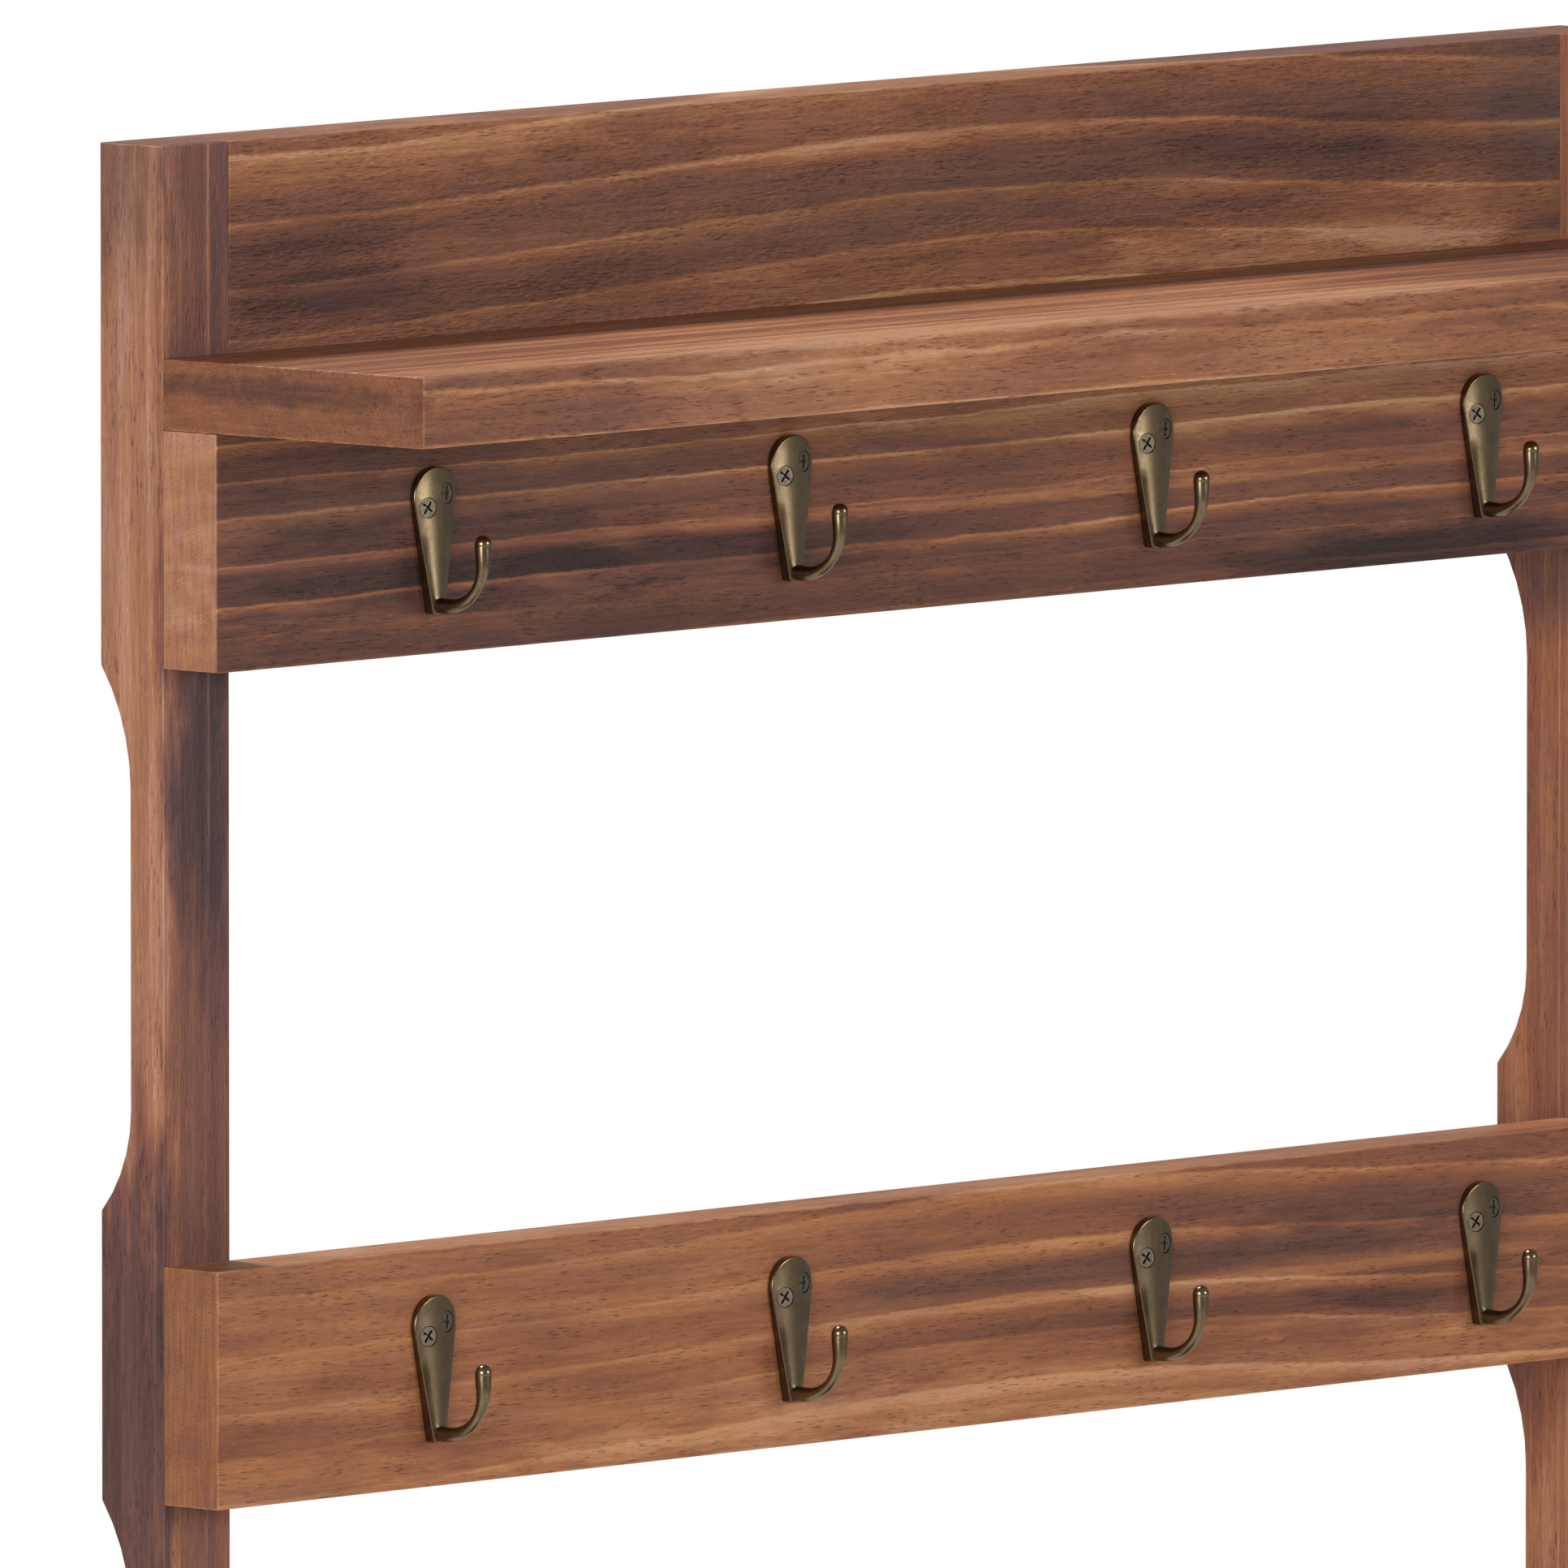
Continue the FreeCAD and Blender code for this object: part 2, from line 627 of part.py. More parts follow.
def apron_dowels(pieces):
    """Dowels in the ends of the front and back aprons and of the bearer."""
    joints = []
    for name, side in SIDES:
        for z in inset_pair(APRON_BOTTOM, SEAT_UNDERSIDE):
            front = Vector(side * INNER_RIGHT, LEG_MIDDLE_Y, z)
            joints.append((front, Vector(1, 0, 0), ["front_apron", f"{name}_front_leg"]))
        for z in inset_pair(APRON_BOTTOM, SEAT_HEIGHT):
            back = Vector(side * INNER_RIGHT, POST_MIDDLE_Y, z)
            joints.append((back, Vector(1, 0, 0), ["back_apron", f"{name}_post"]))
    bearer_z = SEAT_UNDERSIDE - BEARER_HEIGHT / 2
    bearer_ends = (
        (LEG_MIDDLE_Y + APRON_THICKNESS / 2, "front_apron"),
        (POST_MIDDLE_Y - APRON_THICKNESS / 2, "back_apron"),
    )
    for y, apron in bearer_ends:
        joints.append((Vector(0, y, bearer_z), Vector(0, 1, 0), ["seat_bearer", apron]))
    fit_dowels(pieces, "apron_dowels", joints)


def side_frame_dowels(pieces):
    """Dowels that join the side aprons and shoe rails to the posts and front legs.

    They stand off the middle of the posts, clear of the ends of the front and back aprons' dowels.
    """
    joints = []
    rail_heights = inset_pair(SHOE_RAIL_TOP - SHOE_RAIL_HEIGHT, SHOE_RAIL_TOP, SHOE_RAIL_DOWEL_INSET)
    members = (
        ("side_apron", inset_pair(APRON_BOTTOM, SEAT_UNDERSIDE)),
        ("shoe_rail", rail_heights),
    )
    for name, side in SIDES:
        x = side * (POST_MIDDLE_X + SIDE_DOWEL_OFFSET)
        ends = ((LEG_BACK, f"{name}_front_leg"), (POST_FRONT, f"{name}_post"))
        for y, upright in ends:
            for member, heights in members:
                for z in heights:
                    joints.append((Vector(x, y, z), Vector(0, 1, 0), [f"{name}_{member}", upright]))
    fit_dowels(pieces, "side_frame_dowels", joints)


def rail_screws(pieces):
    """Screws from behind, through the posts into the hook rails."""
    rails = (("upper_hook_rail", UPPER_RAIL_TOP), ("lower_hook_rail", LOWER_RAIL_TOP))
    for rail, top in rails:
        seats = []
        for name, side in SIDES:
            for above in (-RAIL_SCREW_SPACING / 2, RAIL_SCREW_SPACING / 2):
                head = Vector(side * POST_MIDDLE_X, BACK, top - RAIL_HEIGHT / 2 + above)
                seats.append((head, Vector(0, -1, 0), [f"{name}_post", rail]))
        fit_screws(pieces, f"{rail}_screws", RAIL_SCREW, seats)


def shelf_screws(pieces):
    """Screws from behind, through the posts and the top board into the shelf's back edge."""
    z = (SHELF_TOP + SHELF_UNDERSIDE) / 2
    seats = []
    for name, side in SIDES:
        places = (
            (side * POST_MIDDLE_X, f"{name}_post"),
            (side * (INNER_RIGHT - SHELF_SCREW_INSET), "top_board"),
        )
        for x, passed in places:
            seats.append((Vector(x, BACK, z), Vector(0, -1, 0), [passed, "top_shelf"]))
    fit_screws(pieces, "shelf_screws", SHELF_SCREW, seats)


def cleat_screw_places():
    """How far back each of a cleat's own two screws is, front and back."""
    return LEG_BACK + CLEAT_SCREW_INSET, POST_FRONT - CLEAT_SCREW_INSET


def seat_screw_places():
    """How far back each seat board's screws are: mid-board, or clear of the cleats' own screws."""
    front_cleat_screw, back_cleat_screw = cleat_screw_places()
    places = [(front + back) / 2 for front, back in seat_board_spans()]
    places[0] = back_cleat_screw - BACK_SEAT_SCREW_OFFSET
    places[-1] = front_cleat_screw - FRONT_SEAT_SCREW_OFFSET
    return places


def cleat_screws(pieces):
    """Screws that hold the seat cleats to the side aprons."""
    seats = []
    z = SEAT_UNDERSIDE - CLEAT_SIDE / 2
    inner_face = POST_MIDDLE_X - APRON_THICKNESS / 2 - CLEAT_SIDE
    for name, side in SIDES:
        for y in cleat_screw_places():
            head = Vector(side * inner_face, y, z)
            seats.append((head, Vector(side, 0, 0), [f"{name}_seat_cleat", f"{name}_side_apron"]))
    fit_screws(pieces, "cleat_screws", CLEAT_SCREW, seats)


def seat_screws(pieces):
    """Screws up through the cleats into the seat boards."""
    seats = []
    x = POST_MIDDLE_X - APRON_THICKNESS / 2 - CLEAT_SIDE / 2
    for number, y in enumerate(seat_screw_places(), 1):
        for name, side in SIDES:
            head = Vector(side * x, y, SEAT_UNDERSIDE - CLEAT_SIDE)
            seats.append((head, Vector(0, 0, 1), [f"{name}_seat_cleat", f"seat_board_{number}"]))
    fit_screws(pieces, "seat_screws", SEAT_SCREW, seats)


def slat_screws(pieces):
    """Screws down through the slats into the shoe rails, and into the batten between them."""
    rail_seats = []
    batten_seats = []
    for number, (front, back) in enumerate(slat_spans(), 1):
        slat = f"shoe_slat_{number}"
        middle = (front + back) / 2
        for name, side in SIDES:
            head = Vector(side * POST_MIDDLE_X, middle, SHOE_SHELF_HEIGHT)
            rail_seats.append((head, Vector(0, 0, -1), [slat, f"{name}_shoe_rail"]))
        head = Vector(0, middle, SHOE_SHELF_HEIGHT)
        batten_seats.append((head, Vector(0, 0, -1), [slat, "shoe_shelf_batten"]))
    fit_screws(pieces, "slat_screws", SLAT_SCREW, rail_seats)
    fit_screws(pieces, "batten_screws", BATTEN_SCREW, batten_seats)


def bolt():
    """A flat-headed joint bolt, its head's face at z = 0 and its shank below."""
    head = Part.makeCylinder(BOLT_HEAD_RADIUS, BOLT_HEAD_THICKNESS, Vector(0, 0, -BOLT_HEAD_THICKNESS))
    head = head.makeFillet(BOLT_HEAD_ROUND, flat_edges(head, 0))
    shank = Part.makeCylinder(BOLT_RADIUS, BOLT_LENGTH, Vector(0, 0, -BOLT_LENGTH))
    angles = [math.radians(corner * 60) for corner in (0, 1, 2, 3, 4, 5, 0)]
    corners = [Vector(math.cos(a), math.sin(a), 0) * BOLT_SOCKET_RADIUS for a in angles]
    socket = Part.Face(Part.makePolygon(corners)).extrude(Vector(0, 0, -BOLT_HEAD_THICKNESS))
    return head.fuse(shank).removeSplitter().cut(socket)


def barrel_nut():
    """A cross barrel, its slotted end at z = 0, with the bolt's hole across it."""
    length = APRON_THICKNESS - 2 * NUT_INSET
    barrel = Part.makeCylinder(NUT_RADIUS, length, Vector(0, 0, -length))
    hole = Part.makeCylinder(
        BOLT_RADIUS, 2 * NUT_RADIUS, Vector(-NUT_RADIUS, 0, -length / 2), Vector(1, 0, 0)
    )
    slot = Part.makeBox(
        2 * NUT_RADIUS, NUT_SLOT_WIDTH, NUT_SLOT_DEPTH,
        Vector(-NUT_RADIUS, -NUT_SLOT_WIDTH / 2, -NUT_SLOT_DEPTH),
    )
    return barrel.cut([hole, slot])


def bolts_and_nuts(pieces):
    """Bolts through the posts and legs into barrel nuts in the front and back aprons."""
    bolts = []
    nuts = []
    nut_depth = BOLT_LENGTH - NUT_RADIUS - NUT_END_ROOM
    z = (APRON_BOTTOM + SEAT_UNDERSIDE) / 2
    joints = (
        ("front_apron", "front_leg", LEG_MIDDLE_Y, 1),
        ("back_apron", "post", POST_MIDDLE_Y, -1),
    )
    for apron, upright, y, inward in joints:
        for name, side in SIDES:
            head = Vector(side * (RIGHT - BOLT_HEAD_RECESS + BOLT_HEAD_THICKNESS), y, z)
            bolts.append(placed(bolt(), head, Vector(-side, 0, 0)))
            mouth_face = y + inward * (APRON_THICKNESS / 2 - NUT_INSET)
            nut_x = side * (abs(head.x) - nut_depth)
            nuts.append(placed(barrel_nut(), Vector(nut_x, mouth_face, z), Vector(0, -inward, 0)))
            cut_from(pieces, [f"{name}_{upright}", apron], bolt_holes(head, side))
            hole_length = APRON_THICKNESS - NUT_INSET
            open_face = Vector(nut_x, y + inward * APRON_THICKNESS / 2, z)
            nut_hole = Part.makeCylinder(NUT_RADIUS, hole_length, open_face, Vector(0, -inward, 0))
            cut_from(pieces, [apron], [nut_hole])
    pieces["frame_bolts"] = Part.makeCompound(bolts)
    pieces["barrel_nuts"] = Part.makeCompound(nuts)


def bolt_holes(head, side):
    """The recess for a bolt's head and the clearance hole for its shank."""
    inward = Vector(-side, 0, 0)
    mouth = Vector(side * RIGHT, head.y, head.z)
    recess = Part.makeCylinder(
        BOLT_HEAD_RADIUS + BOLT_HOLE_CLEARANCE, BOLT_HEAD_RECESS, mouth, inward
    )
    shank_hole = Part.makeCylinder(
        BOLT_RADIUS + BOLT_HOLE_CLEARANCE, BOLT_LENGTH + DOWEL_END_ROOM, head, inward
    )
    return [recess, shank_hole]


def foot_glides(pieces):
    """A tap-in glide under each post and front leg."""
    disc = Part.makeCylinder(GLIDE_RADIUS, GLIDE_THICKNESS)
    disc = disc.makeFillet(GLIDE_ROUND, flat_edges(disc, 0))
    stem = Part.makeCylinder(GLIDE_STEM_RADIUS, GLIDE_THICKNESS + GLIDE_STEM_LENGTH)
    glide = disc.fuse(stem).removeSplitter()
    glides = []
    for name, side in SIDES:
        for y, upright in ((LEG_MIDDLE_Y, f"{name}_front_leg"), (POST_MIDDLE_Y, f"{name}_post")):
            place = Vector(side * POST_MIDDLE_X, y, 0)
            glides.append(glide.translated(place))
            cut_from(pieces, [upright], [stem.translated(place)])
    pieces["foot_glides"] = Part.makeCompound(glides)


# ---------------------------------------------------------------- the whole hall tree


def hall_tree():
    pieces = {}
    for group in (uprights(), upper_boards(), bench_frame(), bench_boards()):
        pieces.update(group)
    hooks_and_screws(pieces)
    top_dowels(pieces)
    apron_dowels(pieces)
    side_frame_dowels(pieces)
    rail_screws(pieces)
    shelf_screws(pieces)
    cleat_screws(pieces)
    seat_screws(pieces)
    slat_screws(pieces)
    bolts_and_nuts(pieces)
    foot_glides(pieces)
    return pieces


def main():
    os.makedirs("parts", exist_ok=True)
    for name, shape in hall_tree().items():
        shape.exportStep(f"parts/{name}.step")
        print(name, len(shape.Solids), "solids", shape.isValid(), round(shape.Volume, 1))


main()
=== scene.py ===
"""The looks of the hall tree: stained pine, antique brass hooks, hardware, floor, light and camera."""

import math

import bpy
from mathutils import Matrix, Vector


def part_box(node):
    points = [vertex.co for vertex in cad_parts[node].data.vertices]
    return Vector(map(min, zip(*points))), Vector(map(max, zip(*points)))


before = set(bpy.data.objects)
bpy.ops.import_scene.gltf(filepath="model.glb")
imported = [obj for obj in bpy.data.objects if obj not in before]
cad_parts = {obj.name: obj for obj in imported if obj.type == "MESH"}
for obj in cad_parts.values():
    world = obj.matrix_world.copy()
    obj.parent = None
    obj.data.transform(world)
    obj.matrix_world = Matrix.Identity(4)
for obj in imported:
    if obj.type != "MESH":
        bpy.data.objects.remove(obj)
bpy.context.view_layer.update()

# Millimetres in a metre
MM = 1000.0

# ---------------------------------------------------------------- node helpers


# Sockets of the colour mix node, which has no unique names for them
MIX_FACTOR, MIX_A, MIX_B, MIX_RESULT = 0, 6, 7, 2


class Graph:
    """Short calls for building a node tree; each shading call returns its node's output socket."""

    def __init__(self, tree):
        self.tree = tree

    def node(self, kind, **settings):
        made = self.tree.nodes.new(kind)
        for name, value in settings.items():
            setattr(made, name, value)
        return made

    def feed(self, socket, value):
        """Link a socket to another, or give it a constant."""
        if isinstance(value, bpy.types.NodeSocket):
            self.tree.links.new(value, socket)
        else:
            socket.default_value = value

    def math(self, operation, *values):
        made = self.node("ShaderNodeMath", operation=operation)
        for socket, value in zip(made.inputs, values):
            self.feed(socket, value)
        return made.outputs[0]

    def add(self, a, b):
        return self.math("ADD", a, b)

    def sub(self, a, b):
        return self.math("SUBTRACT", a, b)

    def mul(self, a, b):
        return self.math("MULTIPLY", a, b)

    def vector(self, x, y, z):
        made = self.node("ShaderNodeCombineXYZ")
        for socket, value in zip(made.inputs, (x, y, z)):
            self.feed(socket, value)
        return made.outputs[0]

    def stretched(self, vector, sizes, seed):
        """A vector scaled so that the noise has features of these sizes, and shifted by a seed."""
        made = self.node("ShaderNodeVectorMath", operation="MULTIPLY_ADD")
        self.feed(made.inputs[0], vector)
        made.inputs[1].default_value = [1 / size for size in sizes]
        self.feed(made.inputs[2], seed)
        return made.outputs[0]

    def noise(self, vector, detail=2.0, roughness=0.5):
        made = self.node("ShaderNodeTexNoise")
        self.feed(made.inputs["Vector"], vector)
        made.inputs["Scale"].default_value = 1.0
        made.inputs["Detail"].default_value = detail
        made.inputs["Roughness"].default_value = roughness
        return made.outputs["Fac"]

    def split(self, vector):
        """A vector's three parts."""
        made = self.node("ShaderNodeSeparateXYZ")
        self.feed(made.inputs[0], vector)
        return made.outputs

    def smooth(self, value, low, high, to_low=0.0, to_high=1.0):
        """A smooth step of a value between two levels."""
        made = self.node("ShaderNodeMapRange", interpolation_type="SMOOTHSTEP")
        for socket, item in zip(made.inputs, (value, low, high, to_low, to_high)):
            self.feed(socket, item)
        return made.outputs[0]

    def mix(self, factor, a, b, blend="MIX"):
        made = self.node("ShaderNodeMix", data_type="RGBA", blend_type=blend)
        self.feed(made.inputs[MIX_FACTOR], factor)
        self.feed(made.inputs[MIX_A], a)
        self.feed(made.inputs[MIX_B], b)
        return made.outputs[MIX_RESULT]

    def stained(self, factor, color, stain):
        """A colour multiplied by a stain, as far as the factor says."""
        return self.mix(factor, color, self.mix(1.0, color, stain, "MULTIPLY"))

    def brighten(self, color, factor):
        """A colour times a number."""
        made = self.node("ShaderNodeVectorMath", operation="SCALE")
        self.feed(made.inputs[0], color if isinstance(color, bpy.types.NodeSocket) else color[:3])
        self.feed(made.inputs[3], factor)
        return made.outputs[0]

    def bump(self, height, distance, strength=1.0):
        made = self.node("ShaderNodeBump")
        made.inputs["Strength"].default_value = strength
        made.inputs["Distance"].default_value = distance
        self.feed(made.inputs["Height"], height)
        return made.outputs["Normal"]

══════

▸ **EXERCISE BRIEF**
Repeat word for word the lines from the line containing "whole hall tree" to the line containing "world = obj.matrix_world.copy()", both lines included; nothing else should appear.

▸ **EXPECTED OUTPUT**
# ---------------------------------------------------------------- the whole hall tree


def hall_tree():
    pieces = {}
    for group in (uprights(), upper_boards(), bench_frame(), bench_boards()):
        pieces.update(group)
    hooks_and_screws(pieces)
    top_dowels(pieces)
    apron_dowels(pieces)
    side_frame_dowels(pieces)
    rail_screws(pieces)
    shelf_screws(pieces)
    cleat_screws(pieces)
    seat_screws(pieces)
    slat_screws(pieces)
    bolts_and_nuts(pieces)
    foot_glides(pieces)
    return pieces


def main():
    os.makedirs("parts", exist_ok=True)
    for name, shape in hall_tree().items():
        shape.exportStep(f"parts/{name}.step")
        print(name, len(shape.Solids), "solids", shape.isValid(), round(shape.Volume, 1))


main()
=== scene.py ===
"""The looks of the hall tree: stained pine, antique brass hooks, hardware, floor, light and camera."""

import math

import bpy
from mathutils import Matrix, Vector


def part_box(node):
    points = [vertex.co for vertex in cad_parts[node].data.vertices]
    return Vector(map(min, zip(*points))), Vector(map(max, zip(*points)))


before = set(bpy.data.objects)
bpy.ops.import_scene.gltf(filepath="model.glb")
imported = [obj for obj in bpy.data.objects if obj not in before]
cad_parts = {obj.name: obj for obj in imported if obj.type == "MESH"}
for obj in cad_parts.values():
    world = obj.matrix_world.copy()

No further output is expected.